Plug-in bandwidth: Sheather-Jones
The Sheather-Jones (1991) plug-in estimator uses an iterative procedure that plugs estimates of the unknown functionals into the AMISE-optimal formula. More accurate than Silverman, computationally heavier. Often the modern default in production.
Adaptive bandwidth
FIXED-bandwidth KDE uses the same h everywhere. ADAPTIVE-bandwidth KDE uses larger h in low-density regions (where data is sparse) and smaller h in high-density regions (where data is dense). Particularly useful for distributions with sharp peaks mixed with broad tails. Computational cost is higher; benefit depends on the distribution.
Boundary problems
For bounded distributions (e.g., densities on [0, ∞) or [0, 1]), KDE near the boundary is biased — the kernel "spreads probability mass" outside the support. Fix: reflection method (extend the kernel symmetrically about the boundary), boundary kernels, or transform-then-back-transform (estimate density of log(x) for x > 0, then transform back via change of variables).
Multivariate KDE
For d-dimensional data, KDE generalises: kernel matrix (full d × d) plus product kernel. Curse of dimensionality bites hard — N^(−4/(d+4)) convergence rate; with d >= 5, KDE is mostly impractical. For high-dim density estimation, use parametric mixtures (Gaussian mixture models) or modern alternatives (normalizing flows, autoregressive density estimators).
Why KDE matters
KDE is the workhorse for:
- Exploratory data analysis (visualise the data's shape without bin-edge artifacts).
- Computing pdf-based statistics (mode, modes for multimodal data).
- Inputs to other procedures (e.g., density-ratio estimation, importance sampling).
- Diagnostic plots in regression and time-series.
- Non-parametric goodness-of-fit testing.
Try it
- Defaults: N = 80, Silverman bandwidth. The KDE (red) is reasonable but undersmoothes between the two mixture peaks. The histogram (gray) gives a coarse but bin-edge-sensitive view; rug (blue) shows individual data positions.
- Click "Undersmooth (h = 0.15)". KDE becomes wiggly, following each individual data point — the high-variance regime. Bumps appear at each datum; bimodal structure is exaggerated.
- Click "Oversmooth (h = 1.5)". KDE smooths over both modes into a single broad mound — high bias, multimodal structure is gone. This is what happens when bandwidth is chosen too large.
- Bump N to 300. With more data, Silverman's default bandwidth gets smaller (proportional to N^(-1/5)) and KDE follows the true shape more closely.
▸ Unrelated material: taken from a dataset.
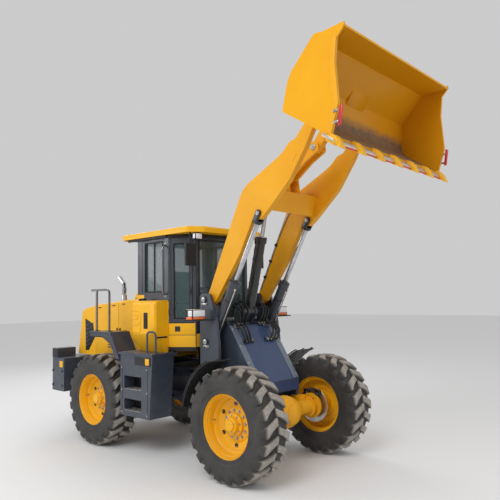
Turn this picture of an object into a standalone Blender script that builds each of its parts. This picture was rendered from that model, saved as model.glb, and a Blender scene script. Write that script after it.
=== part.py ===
"""A wheel loader with a raised boom, built from its separate pieces.

Metres, +Z up. The loader faces +X and its left side is +Y. Lengths along X are
written from the front axle, and a parent empty moves the whole machine so that the
middle of its length stands over the world origin.
"""

import math

import bmesh
import bpy
from mathutils import Matrix, Vector

# ---- driving dimensions -------------------------------------------------------------
GAP = 0.0004            # between pieces that touch
PIN_GAP = 0.0006        # beside an eye that turns on its pin

WHEELBASE = 2.57
PIVOT_X = -1.285        # articulation pin, halfway between the axles
TYRE_RADIUS = 0.60
TYRE_WIDTH = 0.395
RIM_RADIUS = 0.325
TRACK_HALF = 0.785      # centre of a tyre from the middle of the machine
AXLE_Z = TYRE_RADIUS
AXLE_TUBE_RADIUS = 0.085
DIFFERENTIAL_RADIUS = 0.19

# boom and its linkage, as they stand with the boom raised
BOOM_PIVOT = (-0.73, 1.914)
BUCKET_PIN = (0.92, 3.81)
LIFT_BASE = (-0.708, 1.4155)
LIFT_EYE = (0.105, 2.868)
ROCKER_PIN = (0.14, 3.38)
LINK_PIN = (0.575, 3.607)
BUCKET_LINK_PIN = (0.965, 4.06)
TILT_BASE = (-0.52, 1.76)
TILT_EYE = (-0.20, 3.08)

ARM_Y = 0.45            # middle of a boom arm
ARM_THICKNESS = 0.07
TOWER_CLEAR = 0.14      # between the two plates that carry one arm
TOWER_PLATE = 0.04
BOSS_RADIUS = 0.075
BUCKET_BOSS_HALF = 0.04
LIFT_BARREL_RADIUS = 0.058
LIFT_BARREL_LENGTH = 0.804
LIFT_ROD_LENGTH = 0.878
LIFT_ROD_RADIUS = 0.03
TILT_BARREL_RADIUS = 0.062
TILT_BARREL_LENGTH = 0.93
TILT_ROD_RADIUS = 0.032
ROCKER_INNER = 0.0405   # from the middle to the inner face of a rocker plate
ROCKER_PLATE = 0.034
LINK_HALF = 0.04

BUCKET_HALF = 1.075
BUCKET_SIDE = 0.02
BUCKET_SHELL = 0.016
TOOTH_COUNT = 7
TOOTH_WIDTH = 0.10
EDGE_HALF = 1.11
EDGE_THICKNESS = 0.028

FRAME_HALF = 0.34       # inner face of the front frame's main plates
CAB_HALF = 0.65
CAB_FRONT_HALF = 0.465
CAB_REAR_X = -1.95
CAB_DOOR_X = -1.30      # hinge side of the doors
CAB_FRONT_X = -0.99
CAB_FLOOR_Z = 1.33
CAB_SILL_Z = 1.63
CAB_TOP_Z = 2.74
CAB_WALL = 0.045
DOOR_PIN_ALONG = 0.012
DOOR_PIN_OUT = 0.011
ROOF_HALF = 0.69
ROOF_REAR_X = -2.28
ROOF_FRONT_X = -0.78
ROOF_THICKNESS = 0.075
GLASS = 0.006

HOOD_HALF = 0.52
HOOD_REAR_X = -3.72
HOOD_FRONT_X = CAB_REAR_X - 0.012
HOOD_BASE_Z = 1.12
HOOD_WALL = 0.012
WEIGHT_HALF = 0.90
WEIGHT_REAR_X = -3.92
WEIGHT_TOP_Z = 1.09
WEIGHT_BASE_Z = 0.61
LIP_FRONT_X = 1.68      # foremost edge of the bucket
STEP_OUTER_Y = 0.95
STEP_INNER_Y = 0.62
DECK_Z = 1.25
DECK_THICKNESS = 0.03
FENDER_TOP_Z = 1.51

MIDDLE_X = (WEIGHT_REAR_X + LIP_FRONT_X) / 2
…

Integrated MSE drops by roughly N^(-4/5).
- Switch to Manual and explore: try h = 0.4 with N = 200. Good resolution of both peaks. Lower N + the same h = noisier estimate. The Silverman bandwidth itself depends on N — see how it shifts in the readout.
A data analyst wants to plot the distribution of household incomes (right-skewed, bounded at 0). Why might a histogram be misleading and how should they configure KDE for this case?
What you now know
KDE estimates a continuous density by placing kernels at each data point. Bandwidth controls bias-variance trade-off; Silverman's rule gives a Normal-target default, Sheather-Jones a better plug-in alternative. Boundary problems require reflection or transformation. Curse of dimensionality limits KDE to d <= 4 in practice. §8.6 closes Part 8 with QUANTILE REGRESSION — a distribution-free alternative for regression that estimates quantiles directly.
References
- Silverman, B.W. (1986). Density Estimation for Statistics and Data Analysis. Chapman & Hall. (The standard reference.)
- Wand, M.P., Jones, M.C. (1995). Kernel Smoothing. Chapman & Hall.
- Sheather, S.J., Jones, M.C. (1991). "A reliable data-based bandwidth selection method for kernel density estimation." JRSS-B 53(3), 683–690.
- Scott, D.W. (2015). Multivariate Density Estimation: Theory, Practice, and Visualization (2nd ed.). Wiley.
- Hyndman, R.J., Bashtannyk, D.M., Grunwald, G.K. (1996). "Estimating and visualizing conditional densities." J. Comp. & Graph. Stat. 5(4), 315–336.